Las lenguas indígenas en el ocaso del Imperio Español Humberto Triana y Antorveza
He querido recoger en cuatro capítulos sustantivos, la vida de nuestras lenguas indígenas en la historia universal y local en el período comprendido por el último cuarto del siglo XVIII y la primera década del XIX. Para lograrlo he tenido que acercarme a varios personajes, situándolos en una época que marcó la historia con características propias.
Don Carlos III en la segunda etapa de su reinado (1776-1788), propuso como objetivo prioritario de gobierno la elaboración y puesta en marcha de una política de Nacionalismo Ilustrado, cuyos exponentes descansaban sobre la unidad administrativa, la seguridad atlántica de los países americanos (para el comercio y la defensa territorial) y la unidad cultural (a partir de la lengua castellana). España pretendía modernizarse para así alcanzar a otros países europeos. El reformismo carolingio respondía, por lo tanto, a un movimiento universal que tenía como dinámica un nacionalismo integrador. Así, el Despotismo Ilustrado de España entendió que la unidad lingüística era el medio más propicio para lograr la universalización del conocimiento técnico y científico entre las masas populares.
Mitificada, con cierta y justificada razón, como la "Semiramis del Norte" y la "Minerva Rusa", Catalina de Rusia dio el primer impulso a los estudios lingüísticos al ordenar la conformación de un diccionario universal de las lenguas del mundo. Señora de un gigantesco imperio plurilingüe, no sólo debía atender a sus necesidades administrativas, sino que al mismo tiempo, tenía que contestar a las inquietudes e ilimitada curiosidad de los enciclopedistas franceses y demás sabios de la Ilustración.

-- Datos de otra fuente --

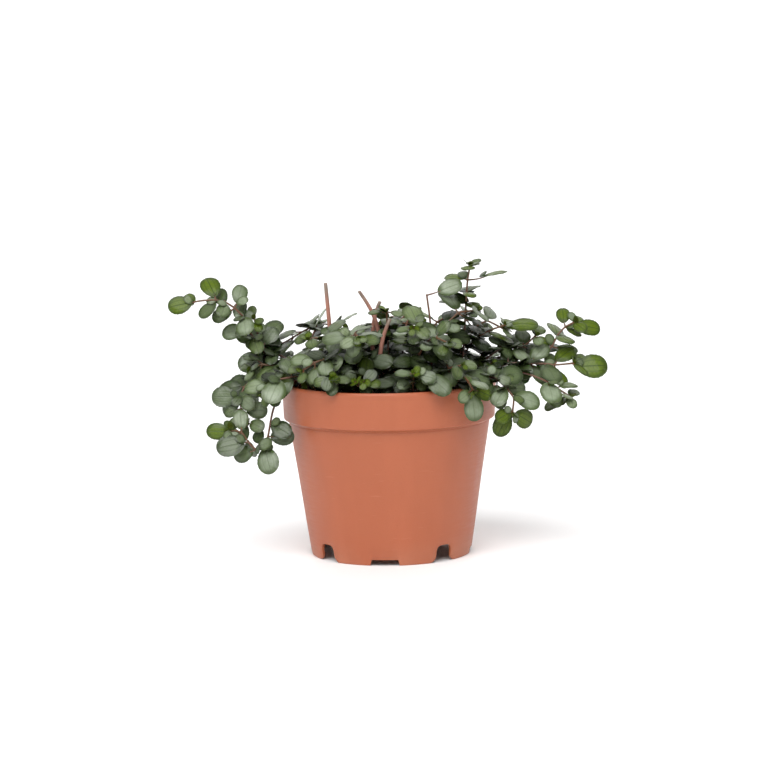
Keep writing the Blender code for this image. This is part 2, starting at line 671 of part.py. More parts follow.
def allowed(shoot, leaf):
    """Leaves stay above the soil, and those of the mound don't hang far below the rim."""
    if max(abs(point.y) for point in leaf.outline) > DEPTH_REACH:
        return False
    lowest = min(point.z for point in leaf.outline)
    ground = POT_HEIGHT - SOIL_DEPTH + SOIL_CROWN + 0.001
    inside = any(math.hypot(point.x, point.y) < RIM_RADIUS for point in leaf.outline)
    if inside and lowest < ground:
        return False
    over_rim = shoot.name.startswith(("shoot_mound", "shoot_skirt"))
    floor = POT_HEIGHT - 0.004 if over_rim else 0.01
    return lowest > floor or (inside and lowest > ground and leaf.base.xy.length < 0.8 * RIM_RADIUS)


def free_place(shoot, leaf, root, obstacles):
    """The leaf's guards if nothing stands in its way."""
    blade = Obstacle(shoot.name, "leaf", *leaf.guard())
    stalk = Obstacle(shoot.name, "petiole", *petiole_guard(root, leaf.base))
    for other in obstacles:
        own_stem = other.owner == shoot.name and other.kind == "stem"
        if blade.crosses(other) or (not own_stem and stalk.crosses(other)):
            return None
    return blade, stalk


def add_leaf(shoot, node, flat, wanted, obstacles, draw):
    """Grows a leaf on this flat, trying other angles and smaller sizes until it has room."""
    point, heading, side = shoot.stem.at(shoot.nodes[node])
    other = heading.cross(side)
    angle = math.radians(90 * flat)
    out = side * math.cos(angle) + other * math.sin(angle)
    from_tip = shoot.stem.length - shoot.nodes[node]
    for attempt in range(14):
        loose = 0.15 + 0.06 * attempt
        wobble = Vector([draw.uniform(-loose, loose) for _ in range(3)])
        if wanted is None:
            light = light_on(shoot.name, point)
            size = LEAF_LENGTH * draw.uniform(0.80, 1.12) * min(1.0, 0.62 + from_tip / 0.03)
            size *= 1 - 0.03 * attempt
            direction = out + heading * 0.55 + wobble
            direction -= light * (0.85 * direction.dot(light))
            facing = light + Vector([draw.uniform(-0.4, 0.4) for _ in range(3)])
            stalk = PETIOLE_LENGTH * draw.uniform(0.6, 1.5)
        else:
            _, direction, facing, length, stalk = wanted
            direction = Vector(direction) + wobble * (0.12 if attempt == 0 else 0.7)
            facing = Vector(facing)
            size = LEAF_LENGTH * length * (1 - 0.02 * attempt)
            stalk = PETIOLE_LENGTH * stalk
        direction.normalize()
        if direction.dot(out) < 0.1:
            direction = (direction + out * (0.3 - direction.dot(out))).normalized()
        root = point + out * shoot.radius(shoot.nodes[node])
        base = root + (out * 0.6 + direction).normalized() * stalk
        if facing.normalized().cross(direction).length < 0.2:
            continue
        leaf = Leaf(base, direction, facing, size)
        if not allowed(shoot, leaf) or not petiole_turns(shoot.corners(node, flat), leaf):
            continue
        guards = free_place(shoot, leaf, root, obstacles)
        if guards:
            obstacles += guards
            shoot.leaves[node, flat] = leaf
            return True
    return False


def add_set_leaves(shoot, wanted_leaves, obstacles, draw):
    for wanted in wanted_leaves:
        place = wanted[0] * shoot.stem.length
        node = min(range(len(shoot.nodes)), key=lambda k: abs(shoot.nodes[k] - place))
        _, heading, side = shoot.stem.at(shoot.nodes[node])
        other = heading.cross(side)
        direction = Vector(wanted[1]).normalized()
        flats = sorted(range(4), key=lambda k: -direction.dot(
            side * math.cos(math.radians(90 * k)) + other * math.sin(math.radians(90 * k))))
        for flat in flats:
            if (node, flat) not in shoot.leaves and add_leaf(shoot, node, flat, wanted, obstacles, draw):
                break


def grow_plant(obstacles, leaf_material, stem_material):
    draw = random.Random(SEED)
    shoots = []
    for name, path in {**CUT_STEMS, **LOOSE_SHOOTS}.items():
        full_name = name if name in CUT_STEMS else f"shoot_{name}"
        thickness = CUT_STEM_RADIUS if name in CUT_STEMS else STEM_RADIUS
        stem, guard = settle([scaled(point) for point in path], full_name, thickness, obstacles, draw)
        obstacles.append(guard)
        shoot = Shoot(full_name, stem, thickness)
        if name in LOOSE_SHOOTS:
            shoot.set_nodes(BARE_SHARE.get(name, 0.34), NODE_SPACING, draw)
        shoots.append(shoot)
    for number in range(MOUND_SHOOTS + SKIRT_SHOOTS):
        if number < MOUND_SHOOTS:
            name, path = f"shoot_mound_{number + 1:02d}", mound_path(number, draw)
        else:
            number -= MOUND_SHOOTS
            name, path = f"shoot_skirt_{number + 1:02d}", skirt_path(number, draw)
        stem, guard = settle(path, name, STEM_RADIUS, obstacles, draw)
        obstacles.append(guard)
        shoot = Shoot(name, stem, STEM_RADIUS)
        shoot.set_nodes(0.30, NODE_SPACING, draw)
        shoots.append(shoot)
    for shoot in shoots:
        add_set_leaves(shoot, SET_LEAVES.get(shoot.name.removeprefix("shoot_"), []), obstacles, draw)
    for back in range(max(len(shoot.nodes) for shoot in shoots)):
        for shoot in shoots:
            node = len(shoot.nodes) - 1 - back
            if node < 0 or shoot.name == "shoot_right_bare":  # this one keeps a single leaf at its tip
                continue
            for flat in ((0, 2) if back % 2 == 0 else (1, 3)):
                if (node, flat) not in shoot.leaves:
                    add_leaf(shoot, node, flat, None, obstacles, draw)
    for shoot in shoots:
        add_object(shoot.name, shoot.mesh(), leaf_material if shoot.leaves else stem_material)


def main():
    clear_scene()
    terracotta = material("terracotta_plastic", (0.52, 0.155, 0.075), 0.45)
    earth = material("potting_soil", (0.018, 0.012, 0.008), 0.9)
    foliage = material("pilea_foliage", (0.20, 0.28, 0.17), 0.5)
    bark = material("bare_stem", (0.22, 0.07, 0.05), 0.6)
    pot = Obstacle("pot", "pot", *build_pot(terracotta))
    soil = Obstacle("soil", "soil", *build_soil(earth))
    grow_plant([pot, soil], foliage, bark)


main()
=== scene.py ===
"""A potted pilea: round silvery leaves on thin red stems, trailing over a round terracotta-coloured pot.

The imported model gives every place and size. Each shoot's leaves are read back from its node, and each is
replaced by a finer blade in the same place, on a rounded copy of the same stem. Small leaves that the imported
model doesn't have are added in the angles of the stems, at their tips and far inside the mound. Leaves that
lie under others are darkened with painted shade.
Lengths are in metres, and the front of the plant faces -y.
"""

import math
import random

import bmesh
import bpy
from mathutils import Matrix, Vector, noise


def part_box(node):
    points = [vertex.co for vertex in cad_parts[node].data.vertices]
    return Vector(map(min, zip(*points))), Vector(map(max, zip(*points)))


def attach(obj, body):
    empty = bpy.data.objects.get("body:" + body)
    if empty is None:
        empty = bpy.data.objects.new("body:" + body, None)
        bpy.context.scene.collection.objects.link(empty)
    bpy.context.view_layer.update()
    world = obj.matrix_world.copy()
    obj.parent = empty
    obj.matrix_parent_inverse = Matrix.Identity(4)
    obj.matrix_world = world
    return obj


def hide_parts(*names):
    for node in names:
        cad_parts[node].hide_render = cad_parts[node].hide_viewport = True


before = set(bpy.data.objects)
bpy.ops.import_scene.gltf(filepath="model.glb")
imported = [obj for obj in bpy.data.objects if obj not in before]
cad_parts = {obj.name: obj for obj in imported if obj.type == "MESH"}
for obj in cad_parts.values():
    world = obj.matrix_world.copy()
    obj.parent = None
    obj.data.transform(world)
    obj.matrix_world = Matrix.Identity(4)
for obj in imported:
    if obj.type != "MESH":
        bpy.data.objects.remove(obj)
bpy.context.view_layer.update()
pot_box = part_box("pot")

SEED = 5

# Leaves
LEAF_ROWS = 22
LEAF_COLUMNS = 10
LEAF_THICKNESS = 0.0003
LEAF_DOME = 0.0008
VEIN_DEPTH = 0.00016
BLADE_WIDTHS = (0.80, 1.0)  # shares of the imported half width
SIDE_VEIN = 0.48  # share of the half width at which the two side veins run
TEETH = 8  # along each margin
FRESH_AGE = 0.35  # how far from a shoot's tip its leaves are still a little fresh
BRIGHT_SHARE = 0.05  # of the leaves, which are brighter by chance
TYPICAL_LEAF = 0.013
TIP_LEAF_LENGTH = 0.0046
SIDE_LEAF_LENGTH = 0.0062
SIDE_LEAF_SHARE = 0.5
INNER_LEAF_LENGTH = 0.0098
INNER_LEAVES = 11  # on each shoot
INNER_LEAF_RADIUS = 0.080  # they start within this of the axis
INNER_LEAF_RISE = 0.004  # and this far above the soil
# Painted shade: how leaves overhead darken a leaf's colour
SHADE_REACH = 0.008
SHADE_RISE = (0.002, 0.045)
SHADE_EDGE = 0.068  # beyond this radius leaves hang in the light
SHADE_BLUR = 0.014
SHADE_COUNT = 4.5  # leaves overhead that shade one fully
BRIGHT_TIPS = {  # the share of each of these shoots whose leaves are still bright green
    "shoot_right_long": 0.2,
    "shoot_right_top": 0.3,
    "shoot_right_high": 0.25,
    "shoot_right_upright": 0.3,
    "shoot_left_high": 0.12,
    "shoot_right_trail": 0.15,
    "shoot_front_mid": 0.2,
    "shoot_back_right": 0.3,
    "shoot_mound_07": 0.4,
}

# Stems
FOOT_DEPTH = 0.003  # how far a stem goes down into the soil
PETIOLE_RADIUS = 0.00042
PETIOLE_SIDES = 8
PETIOLE_STEPS = 5
STEM_GROWTH = 0.0001  # rounding a stem makes it thinner, and this makes up for it
CUT_STEM_GROWTH = 0.0006

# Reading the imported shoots
WELD = 2e-6
FOOT_RADIUS = 0.056  # a stem's foot lies within this of the axis
FOOT_RISE = 0.0008  # and within this of the top of the soil
TIP_BEHIND = (0.002, 0.008)  # the stretch before the tip that gives its direction
INNER_STRETCH = (0.10, 0.80)  # the stretch of a stem, as shares of it, that inner leaves grow on

# Pot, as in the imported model
COLLAR_HEIGHT = 0.0205
COLLAR_STEP = 0.0028
COLLAR_TAPER = 0.001
BASE_RADIUS = 0.0451
WALL = 0.0014
FLOOR_HEIGHT = 0.0105
ARCH_WIDTH = 0.0104
ARCH_HEIGHT = 0.0098
FOOT_CORNER = 0.0042
ARCH_ANGLES = [-141, -51, 39, 129]
NOTCH_WIDTH = 0.0158
NOTCH_HEIGHT = 0.0034
NOTCH_TURN = 46
DRAIN_RADIUS = 0.004
DRAIN_RING = 0.034
POT_SIDES = 160
POT_CLEARANCE = 0.002  # from the rim to an added leaf
WALL_REACH = 0.009  # how far in from the rim an added leaf keeps, beside the wall

# Soil
SOIL_SIDES = 132
SOIL_RINGS = 44
SOIL_CROWN = 0.003
SOIL_FOOT_RADIUS = 0.0435
CRUMBS = 900

# Studio
FLOOR_RADIUS = 2.6
FLOOR_BEND = 1.2  # radius of the curve from the floor up into the wall
WALL_TOP = 1.6
SKY = 0.42
LAMPS = [  # name, degrees from the front, degrees up, strength, spread in degrees
    ("key", -12, 50, 3.0, 50),
    ("back", 170, 42, 0.9, 70),
]

# Camera
CAMERA_DISTANCE = 1.6
CAMERA_TILT = 7.3  # degrees down
CAMERA_ROLL = -1.0
CAMERA_LENS = 134.73
CAMERA_TARGET = (-0.0049, 0, 0.0977)


def attribute_values(mesh, values):
    """Writes each list of numbers as a point attribute of its name."""
    for name, numbers in values.items():
        mesh.attributes.new(name, "FLOAT", "POINT").data.foreach_set("value", numbers)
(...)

Casi por estas mismas kalendas, varios jesuitas que desde las posesiones españolas llegaron a la península italiana, canalizaron su vocación e interés científico hacia los estudios americanistas, encontrando en el abate Lorenzo Hervás y Panduro a un estupendo catalizador. Muchos de ellos conocían una o más lenguas indígenas y Hervás y Panduro se dedicó con oportunidad y constancia a recuperar tales conocimientos. Con dichos elementos, vertebrados por la idea cristiana de la Torre de Babel, la dispersión de las lenguas y la unidad primordial de la especie humana, el exjesuita, procuró demostrar el parentesco recíproco de las lenguas y su difusión desde la Mesopotamia. Clasificación que, sin duda hoy día, nos resulta no sólo empírica sino insuficiente. Empero, esto mismo resultó clave para buscar nuevos derroteros en la investigación lingüística.
Por último, me he acercado a la figura proteica de Alejandro de Humboldt, el barón prusiano a quien tanto debe la ciencia. Exploró primeramente a nuestro país desde el lado venezolano y luego en 1801 penetró al Virreinato de la Nueva Granada por Cartagena. En Santafé de Bogotá vivió por cerca de dos meses. Además de la Carta del río Magdalena, escribió una Memoria sobre las salinas de Zipaquirá y visitó la laguna de Guatavita y el Salto de Tequendama. Herborizó en los alrededores de la sabana de Bogotá, en compañía del dibujante Javier Matis. Con su lápiz abocetó diestramente las bellezas naturales de nuestro país. El sabio bogotano don Ezequiel Uricoechea lo conoció en Berlín. Para Humboldt, el organismo y la estructura de las lenguas indígenas reflejaban la índole espiritual de los pueblos, hacían evidente su síntesis histórica y perpetuaban a una nación en su verdad. Humberto Triana y Antorveza.